§ WHAT IS NEEDED
Quote the whole listing word for word, please.

— begin —

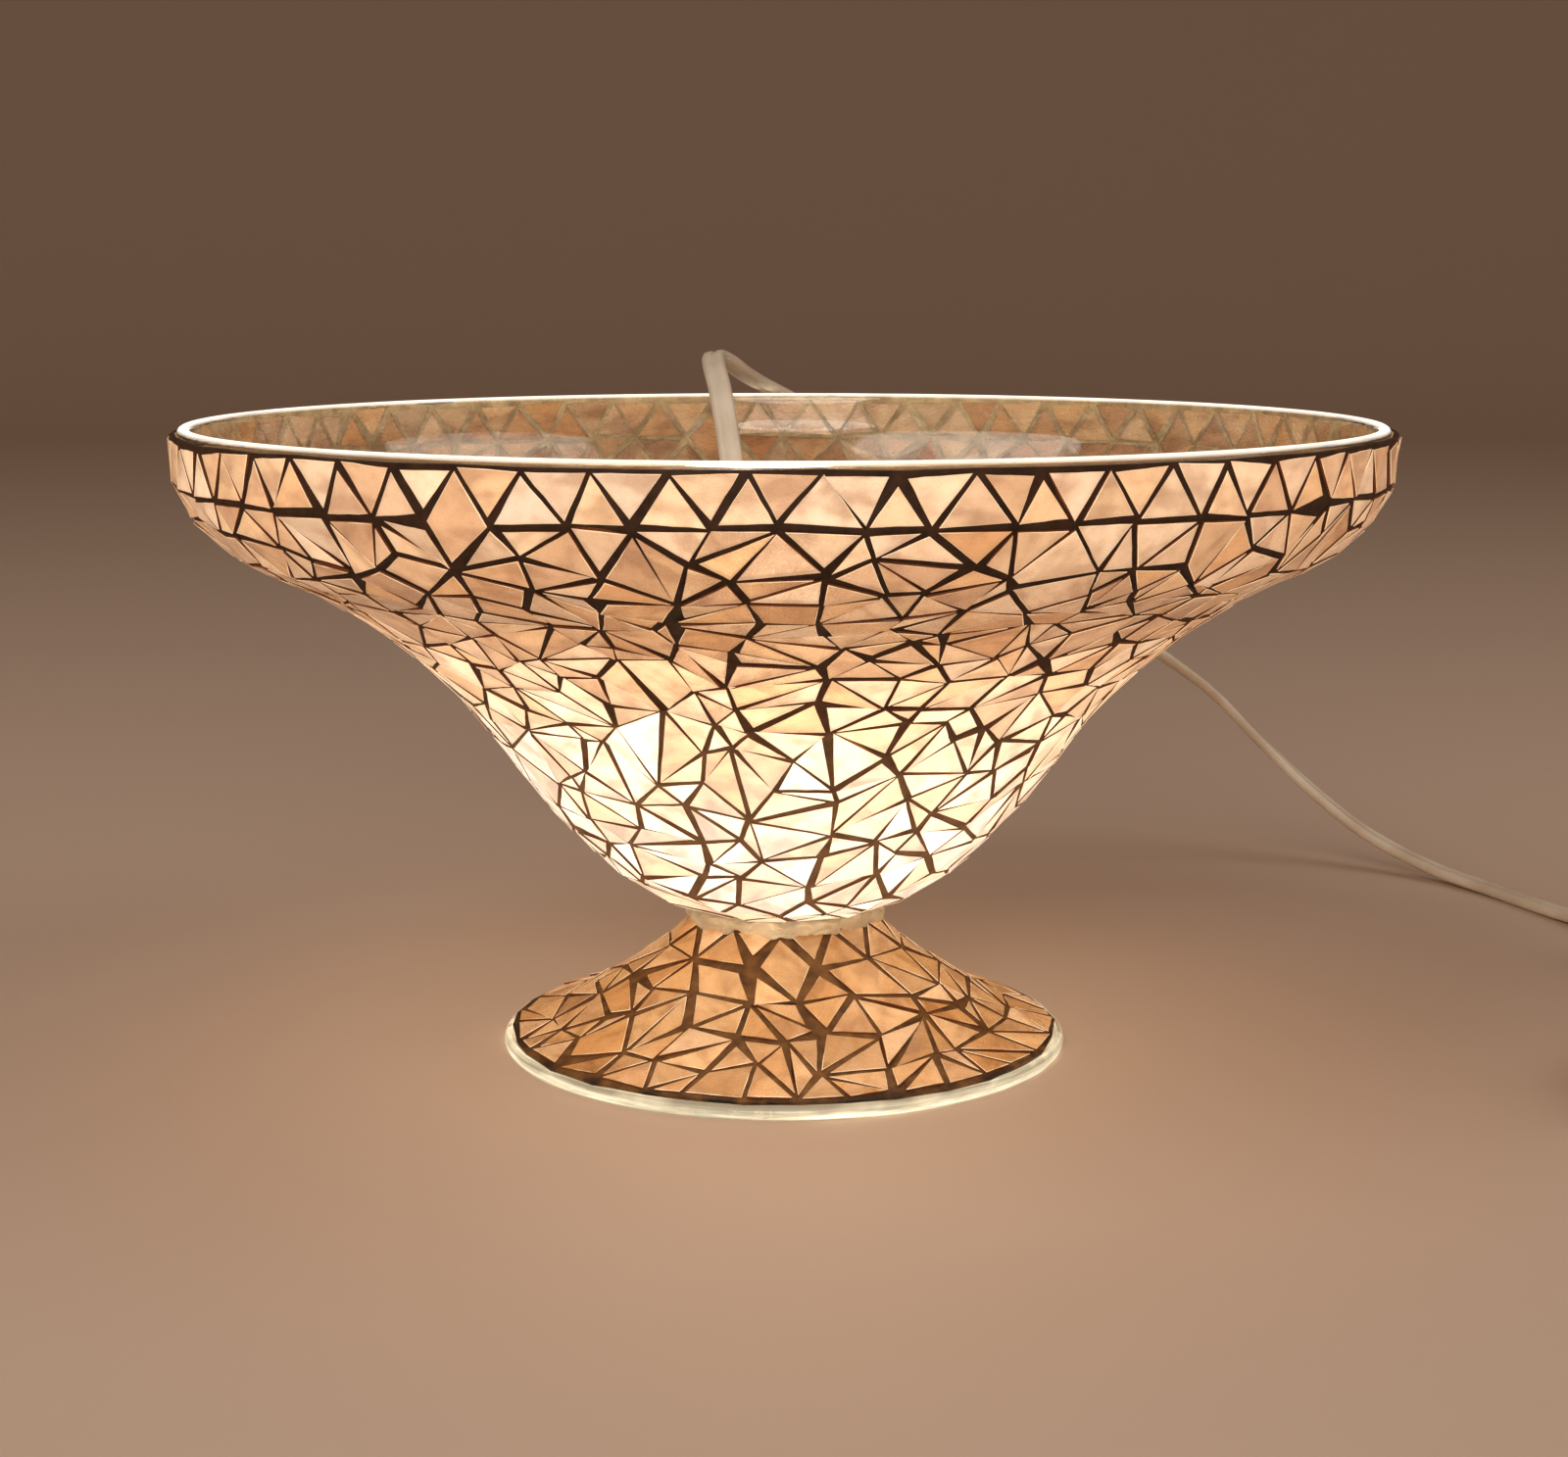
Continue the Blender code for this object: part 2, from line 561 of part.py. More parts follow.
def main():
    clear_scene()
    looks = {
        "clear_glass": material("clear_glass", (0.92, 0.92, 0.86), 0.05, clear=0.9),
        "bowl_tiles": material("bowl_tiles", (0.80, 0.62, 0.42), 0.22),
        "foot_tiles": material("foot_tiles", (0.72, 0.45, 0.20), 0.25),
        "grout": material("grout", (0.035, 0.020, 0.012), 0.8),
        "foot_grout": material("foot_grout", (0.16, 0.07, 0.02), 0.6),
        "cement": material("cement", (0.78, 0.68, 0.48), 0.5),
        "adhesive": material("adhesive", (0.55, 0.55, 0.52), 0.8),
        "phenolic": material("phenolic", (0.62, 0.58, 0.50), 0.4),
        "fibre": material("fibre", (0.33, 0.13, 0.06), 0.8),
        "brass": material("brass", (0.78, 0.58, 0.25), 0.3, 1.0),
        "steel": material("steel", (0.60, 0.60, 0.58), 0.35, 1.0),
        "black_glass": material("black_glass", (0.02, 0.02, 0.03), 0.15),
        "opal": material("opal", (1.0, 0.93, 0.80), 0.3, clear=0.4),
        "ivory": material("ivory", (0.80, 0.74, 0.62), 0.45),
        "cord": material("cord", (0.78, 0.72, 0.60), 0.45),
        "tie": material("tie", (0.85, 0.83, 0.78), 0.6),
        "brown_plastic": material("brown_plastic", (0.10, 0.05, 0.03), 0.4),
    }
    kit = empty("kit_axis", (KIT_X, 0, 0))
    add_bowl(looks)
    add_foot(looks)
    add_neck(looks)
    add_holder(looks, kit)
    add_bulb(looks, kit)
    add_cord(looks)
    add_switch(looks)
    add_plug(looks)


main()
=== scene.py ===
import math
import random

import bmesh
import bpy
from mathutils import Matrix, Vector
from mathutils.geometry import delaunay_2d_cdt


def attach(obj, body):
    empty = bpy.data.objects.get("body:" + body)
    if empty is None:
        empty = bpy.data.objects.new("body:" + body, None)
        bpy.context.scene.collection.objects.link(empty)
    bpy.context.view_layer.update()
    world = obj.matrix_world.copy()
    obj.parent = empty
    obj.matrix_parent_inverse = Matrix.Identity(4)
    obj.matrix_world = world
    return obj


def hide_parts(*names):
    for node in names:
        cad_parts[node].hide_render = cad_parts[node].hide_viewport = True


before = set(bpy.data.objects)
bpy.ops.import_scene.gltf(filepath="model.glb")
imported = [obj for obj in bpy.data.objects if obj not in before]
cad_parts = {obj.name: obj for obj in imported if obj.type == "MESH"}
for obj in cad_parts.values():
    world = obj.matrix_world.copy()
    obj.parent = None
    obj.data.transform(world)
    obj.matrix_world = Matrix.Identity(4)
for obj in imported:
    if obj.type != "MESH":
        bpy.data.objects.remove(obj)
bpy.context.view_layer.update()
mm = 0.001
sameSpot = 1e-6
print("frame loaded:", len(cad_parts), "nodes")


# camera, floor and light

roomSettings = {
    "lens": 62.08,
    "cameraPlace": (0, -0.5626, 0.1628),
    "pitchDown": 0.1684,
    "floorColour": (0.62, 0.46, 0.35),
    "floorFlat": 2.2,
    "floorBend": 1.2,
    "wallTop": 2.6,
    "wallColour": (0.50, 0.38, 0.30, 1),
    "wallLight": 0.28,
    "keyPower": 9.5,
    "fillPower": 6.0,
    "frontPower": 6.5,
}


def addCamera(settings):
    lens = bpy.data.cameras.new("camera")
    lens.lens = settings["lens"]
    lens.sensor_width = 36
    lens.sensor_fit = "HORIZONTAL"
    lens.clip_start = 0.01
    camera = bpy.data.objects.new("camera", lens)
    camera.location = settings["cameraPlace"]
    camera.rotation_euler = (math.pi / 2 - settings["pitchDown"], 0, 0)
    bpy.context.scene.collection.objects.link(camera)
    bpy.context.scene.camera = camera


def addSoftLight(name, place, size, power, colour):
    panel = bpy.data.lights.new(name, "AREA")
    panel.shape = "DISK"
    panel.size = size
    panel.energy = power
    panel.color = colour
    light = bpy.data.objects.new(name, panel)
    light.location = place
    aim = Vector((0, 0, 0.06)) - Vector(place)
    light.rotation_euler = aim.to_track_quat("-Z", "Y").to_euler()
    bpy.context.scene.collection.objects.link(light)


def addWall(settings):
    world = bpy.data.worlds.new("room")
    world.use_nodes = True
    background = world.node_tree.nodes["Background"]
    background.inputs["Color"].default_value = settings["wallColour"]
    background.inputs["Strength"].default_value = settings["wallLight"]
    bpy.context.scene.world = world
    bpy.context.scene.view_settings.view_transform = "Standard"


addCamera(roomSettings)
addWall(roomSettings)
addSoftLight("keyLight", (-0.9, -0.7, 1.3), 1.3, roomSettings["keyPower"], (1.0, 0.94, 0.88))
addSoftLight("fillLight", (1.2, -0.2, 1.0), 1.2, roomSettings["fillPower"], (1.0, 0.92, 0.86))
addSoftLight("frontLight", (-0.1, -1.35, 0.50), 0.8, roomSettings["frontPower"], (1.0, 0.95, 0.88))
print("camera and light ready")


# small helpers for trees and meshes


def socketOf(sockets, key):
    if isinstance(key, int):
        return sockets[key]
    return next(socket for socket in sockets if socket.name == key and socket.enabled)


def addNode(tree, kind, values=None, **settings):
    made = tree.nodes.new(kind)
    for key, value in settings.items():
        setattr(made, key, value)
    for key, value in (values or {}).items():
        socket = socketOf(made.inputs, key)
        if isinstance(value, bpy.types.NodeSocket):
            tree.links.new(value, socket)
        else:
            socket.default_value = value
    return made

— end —

§ TASK RESPONSE
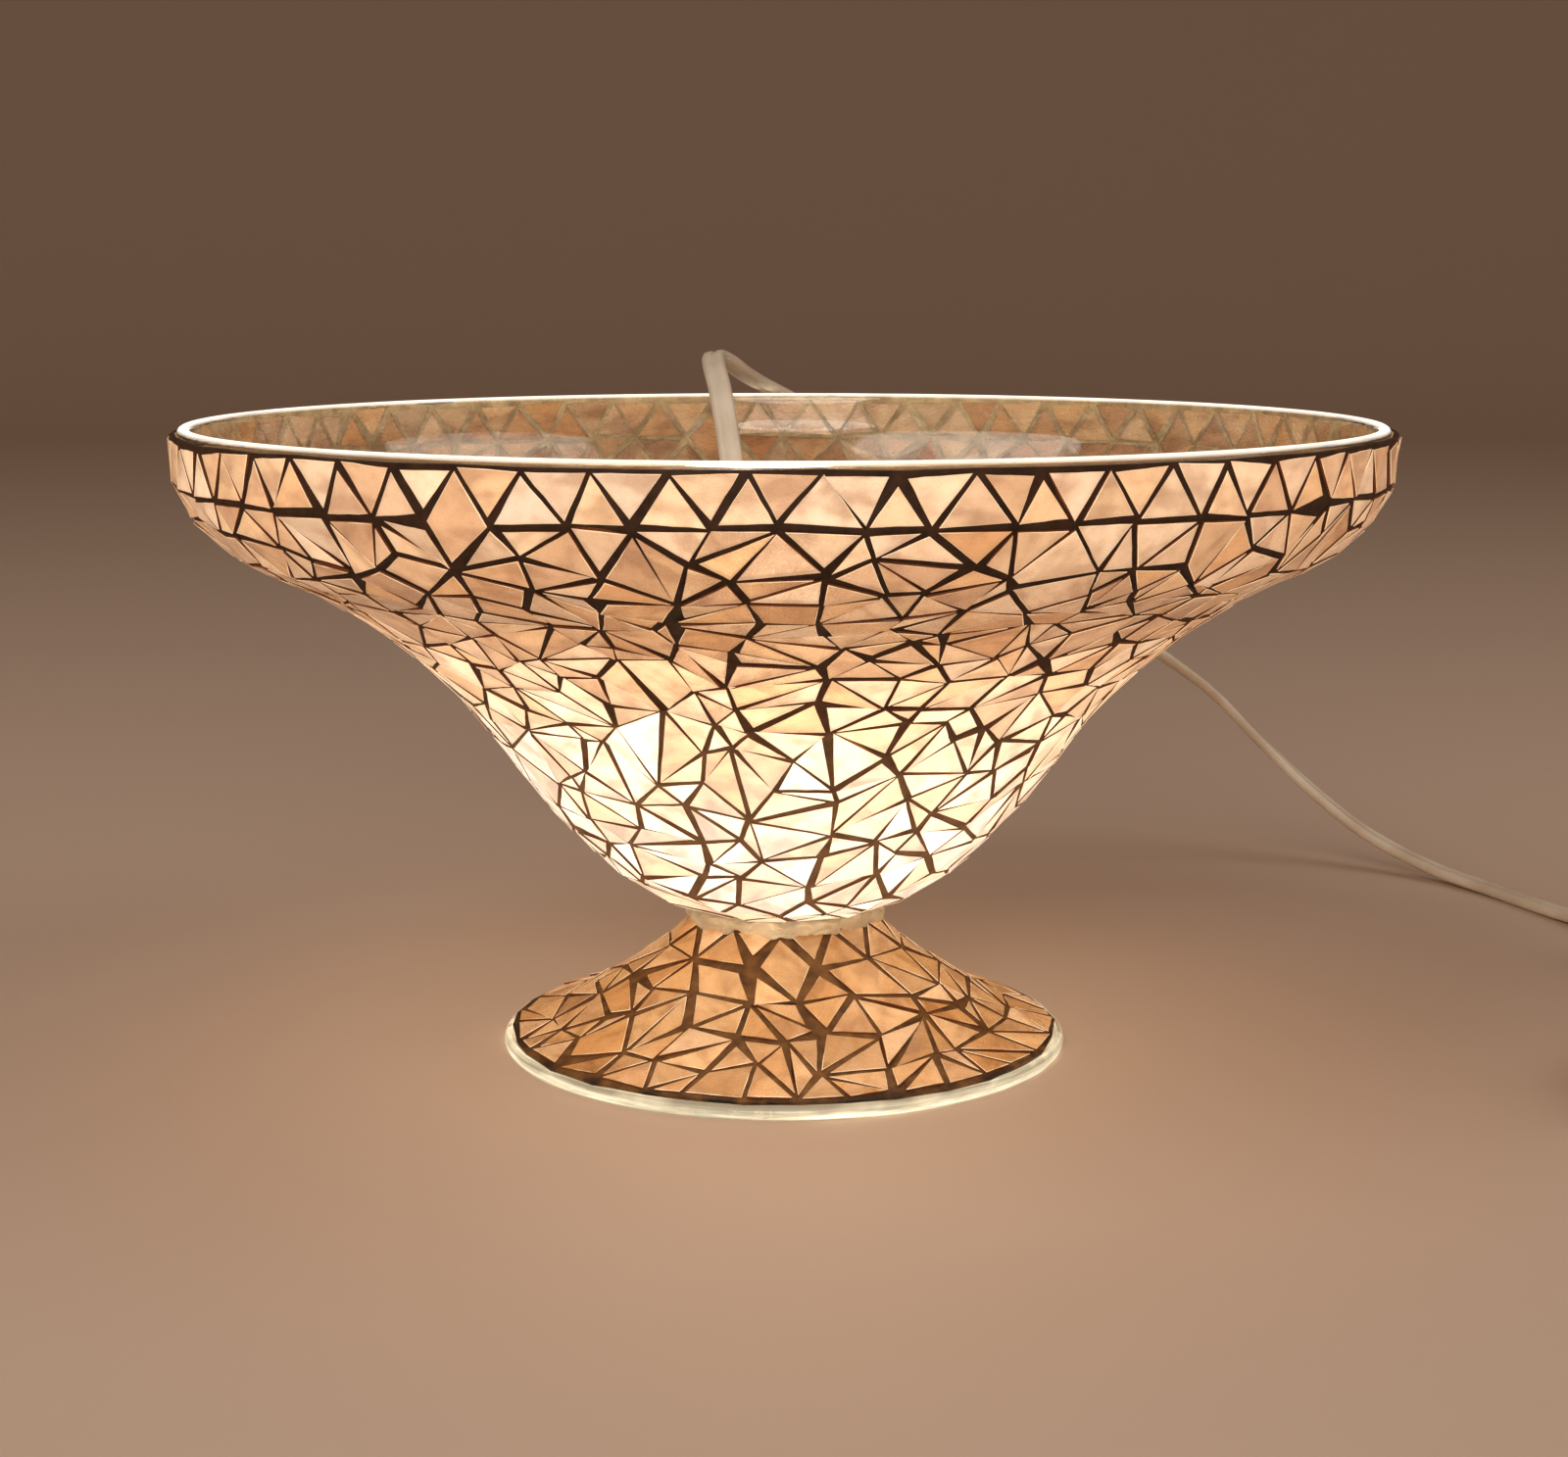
Continue the Blender code for this object: part 2, from line 561 of part.py. More parts follow.
def main():
    clear_scene()
    looks = {
        "clear_glass": material("clear_glass", (0.92, 0.92, 0.86), 0.05, clear=0.9),
        "bowl_tiles": material("bowl_tiles", (0.80, 0.62, 0.42), 0.22),
        "foot_tiles": material("foot_tiles", (0.72, 0.45, 0.20), 0.25),
        "grout": material("grout", (0.035, 0.020, 0.012), 0.8),
        "foot_grout": material("foot_grout", (0.16, 0.07, 0.02), 0.6),
        "cement": material("cement", (0.78, 0.68, 0.48), 0.5),
        "adhesive": material("adhesive", (0.55, 0.55, 0.52), 0.8),
        "phenolic": material("phenolic", (0.62, 0.58, 0.50), 0.4),
        "fibre": material("fibre", (0.33, 0.13, 0.06), 0.8),
        "brass": material("brass", (0.78, 0.58, 0.25), 0.3, 1.0),
        "steel": material("steel", (0.60, 0.60, 0.58), 0.35, 1.0),
        "black_glass": material("black_glass", (0.02, 0.02, 0.03), 0.15),
        "opal": material("opal", (1.0, 0.93, 0.80), 0.3, clear=0.4),
        "ivory": material("ivory", (0.80, 0.74, 0.62), 0.45),
        "cord": material("cord", (0.78, 0.72, 0.60), 0.45),
        "tie": material("tie", (0.85, 0.83, 0.78), 0.6),
        "brown_plastic": material("brown_plastic", (0.10, 0.05, 0.03), 0.4),
    }
    kit = empty("kit_axis", (KIT_X, 0, 0))
    add_bowl(looks)
    add_foot(looks)
    add_neck(looks)
    add_holder(looks, kit)
    add_bulb(looks, kit)
    add_cord(looks)
    add_switch(looks)
    add_plug(looks)


main()
=== scene.py ===
import math
import random

import bmesh
import bpy
from mathutils import Matrix, Vector
from mathutils.geometry import delaunay_2d_cdt


def attach(obj, body):
    empty = bpy.data.objects.get("body:" + body)
    if empty is None:
        empty = bpy.data.objects.new("body:" + body, None)
        bpy.context.scene.collection.objects.link(empty)
    bpy.context.view_layer.update()
    world = obj.matrix_world.copy()
    obj.parent = empty
    obj.matrix_parent_inverse = Matrix.Identity(4)
    obj.matrix_world = world
    return obj


def hide_parts(*names):
    for node in names:
        cad_parts[node].hide_render = cad_parts[node].hide_viewport = True


before = set(bpy.data.objects)
bpy.ops.import_scene.gltf(filepath="model.glb")
imported = [obj for obj in bpy.data.objects if obj not in before]
cad_parts = {obj.name: obj for obj in imported if obj.type == "MESH"}
for obj in cad_parts.values():
    world = obj.matrix_world.copy()
    obj.parent = None
    obj.data.transform(world)
    obj.matrix_world = Matrix.Identity(4)
for obj in imported:
    if obj.type != "MESH":
        bpy.data.objects.remove(obj)
bpy.context.view_layer.update()
mm = 0.001
sameSpot = 1e-6
print("frame loaded:", len(cad_parts), "nodes")


# camera, floor and light

roomSettings = {
    "lens": 62.08,
    "cameraPlace": (0, -0.5626, 0.1628),
    "pitchDown": 0.1684,
    "floorColour": (0.62, 0.46, 0.35),
    "floorFlat": 2.2,
    "floorBend": 1.2,
    "wallTop": 2.6,
    "wallColour": (0.50, 0.38, 0.30, 1),
    "wallLight": 0.28,
    "keyPower": 9.5,
    "fillPower": 6.0,
    "frontPower": 6.5,
}


def addCamera(settings):
    lens = bpy.data.cameras.new("camera")
    lens.lens = settings["lens"]
    lens.sensor_width = 36
    lens.sensor_fit = "HORIZONTAL"
    lens.clip_start = 0.01
    camera = bpy.data.objects.new("camera", lens)
    camera.location = settings["cameraPlace"]
    camera.rotation_euler = (math.pi / 2 - settings["pitchDown"], 0, 0)
    bpy.context.scene.collection.objects.link(camera)
    bpy.context.scene.camera = camera


def addSoftLight(name, place, size, power, colour):
    panel = bpy.data.lights.new(name, "AREA")
    panel.shape = "DISK"
    panel.size = size
    panel.energy = power
    panel.color = colour
    light = bpy.data.objects.new(name, panel)
    light.location = place
    aim = Vector((0, 0, 0.06)) - Vector(place)
    light.rotation_euler = aim.to_track_quat("-Z", "Y").to_euler()
    bpy.context.scene.collection.objects.link(light)


def addWall(settings):
    world = bpy.data.worlds.new("room")
    world.use_nodes = True
    background = world.node_tree.nodes["Background"]
    background.inputs["Color"].default_value = settings["wallColour"]
    background.inputs["Strength"].default_value = settings["wallLight"]
    bpy.context.scene.world = world
    bpy.context.scene.view_settings.view_transform = "Standard"


addCamera(roomSettings)
addWall(roomSettings)
addSoftLight("keyLight", (-0.9, -0.7, 1.3), 1.3, roomSettings["keyPower"], (1.0, 0.94, 0.88))
addSoftLight("fillLight", (1.2, -0.2, 1.0), 1.2, roomSettings["fillPower"], (1.0, 0.92, 0.86))
addSoftLight("frontLight", (-0.1, -1.35, 0.50), 0.8, roomSettings["frontPower"], (1.0, 0.95, 0.88))
print("camera and light ready")


# small helpers for trees and meshes


def socketOf(sockets, key):
    if isinstance(key, int):
        return sockets[key]
    return next(socket for socket in sockets if socket.name == key and socket.enabled)


def addNode(tree, kind, values=None, **settings):
    made = tree.nodes.new(kind)
    for key, value in settings.items():
        setattr(made, key, value)
    for key, value in (values or {}).items():
        socket = socketOf(made.inputs, key)
        if isinstance(value, bpy.types.NodeSocket):
            tree.links.new(value, socket)
        else:
            socket.default_value = value
    return made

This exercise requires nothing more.